↓

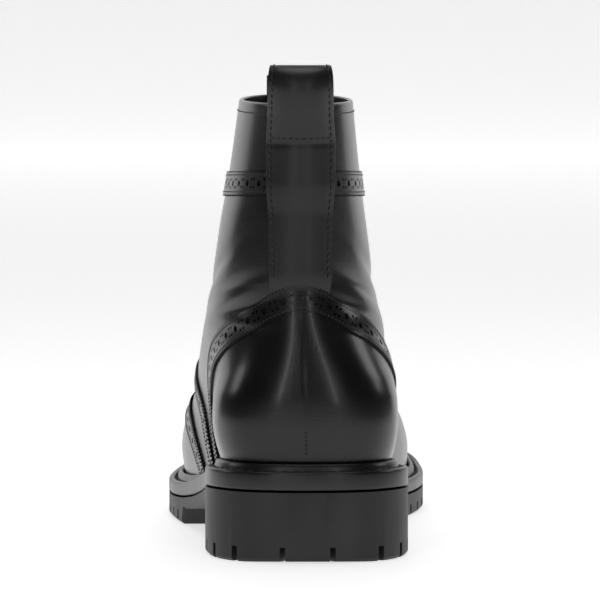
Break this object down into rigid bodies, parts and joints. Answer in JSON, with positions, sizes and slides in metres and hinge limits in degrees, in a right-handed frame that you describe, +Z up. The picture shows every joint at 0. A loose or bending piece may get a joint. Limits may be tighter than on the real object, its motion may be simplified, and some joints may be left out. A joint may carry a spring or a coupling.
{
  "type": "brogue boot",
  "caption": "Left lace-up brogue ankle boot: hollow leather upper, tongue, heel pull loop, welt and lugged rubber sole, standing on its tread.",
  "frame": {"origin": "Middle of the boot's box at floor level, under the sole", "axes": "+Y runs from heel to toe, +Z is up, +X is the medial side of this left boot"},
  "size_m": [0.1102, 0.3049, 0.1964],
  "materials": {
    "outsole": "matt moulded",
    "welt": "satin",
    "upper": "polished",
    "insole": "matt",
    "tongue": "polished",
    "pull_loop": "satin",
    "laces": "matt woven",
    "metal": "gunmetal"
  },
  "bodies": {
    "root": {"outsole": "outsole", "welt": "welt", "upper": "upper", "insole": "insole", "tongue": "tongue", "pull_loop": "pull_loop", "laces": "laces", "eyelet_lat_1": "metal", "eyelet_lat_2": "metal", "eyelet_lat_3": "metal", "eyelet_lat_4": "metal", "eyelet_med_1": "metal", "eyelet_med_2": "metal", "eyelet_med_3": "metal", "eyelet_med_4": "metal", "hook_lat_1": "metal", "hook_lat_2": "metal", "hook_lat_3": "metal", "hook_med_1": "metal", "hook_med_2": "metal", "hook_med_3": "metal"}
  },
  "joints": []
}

↑

PROBLEM TO SOLVE: Search the data for "frame" and list every line in which it occurs.

WORKED ANSWER:
Break this object down into rigid bodies, parts and joints. Answer in JSON, with positions, sizes and slides in metres and hinge limits in degrees, in a right-handed frame that you describe, +Z up. The picture shows every joint at 0. A loose or bending piece may get a joint. Limits may be tighter than on the real object, its motion may be simplified, and some joints may be left out. A joint may carry a spring or a coupling.
  "frame": {"origin": "Middle of the boot's box at floor level, under the sole", "axes": "+Y runs from heel to toe, +Z is up, +X is the medial side of this left boot"},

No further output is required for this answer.